Frahm is getting help from Kassebaum and Sen. Kay Bailey Hutchison, both of whom are holding fund-raisers. As of July 1, Frahm enjoyed a slight financial advantage over Brownback, though the decision by the National Republican Senatorial Committee to stay neutral -- as an official party organ, it almost always supports the incumbent -- was a big boost for Brownback. The more fundamental problem, as Bond suggested, is that Frahm doesn't have the reservoir of support Brownback does. Burdett Loomis, a political science professor at the University of Kansas, points out that half of Johnson County, a moderate stronghold, "will be in Colorado vacationing on Election Day."

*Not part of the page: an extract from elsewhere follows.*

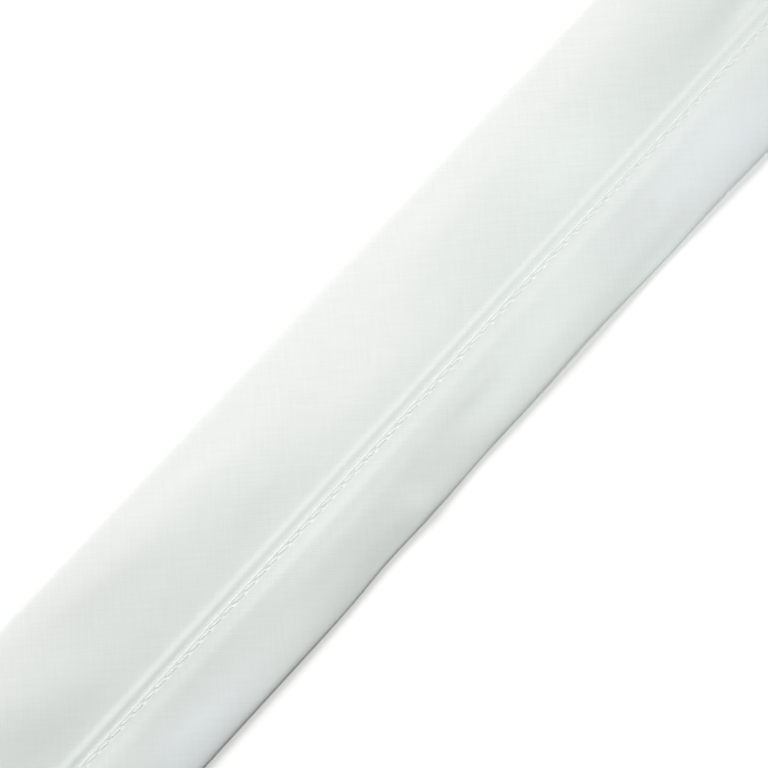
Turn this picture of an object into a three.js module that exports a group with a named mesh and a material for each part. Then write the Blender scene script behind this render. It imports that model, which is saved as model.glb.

A series of televised debates will help focus the race, though few doubt that Brownback will be the beneficiary of these encounters. Pete McGill, a Topeka lobbyist and longtime Kansas political operative, says Brownback is ten times better a campaigner than Frahm. That's surely an exaggeration, but Brownback can't be underestimated as a candidate. He was student body president at Kansas State and later honed his public speaking as a law professor and radio broadcaster. In the 1994 general election campaign, his first try at elected office, Brownback defeated a former twoterm governor, John Carlin, with 66 percent of the vote. Since his election, he's spent nearly every weekend in his Topeka district, where his wife and three children still live and where he is still listed in the phone book.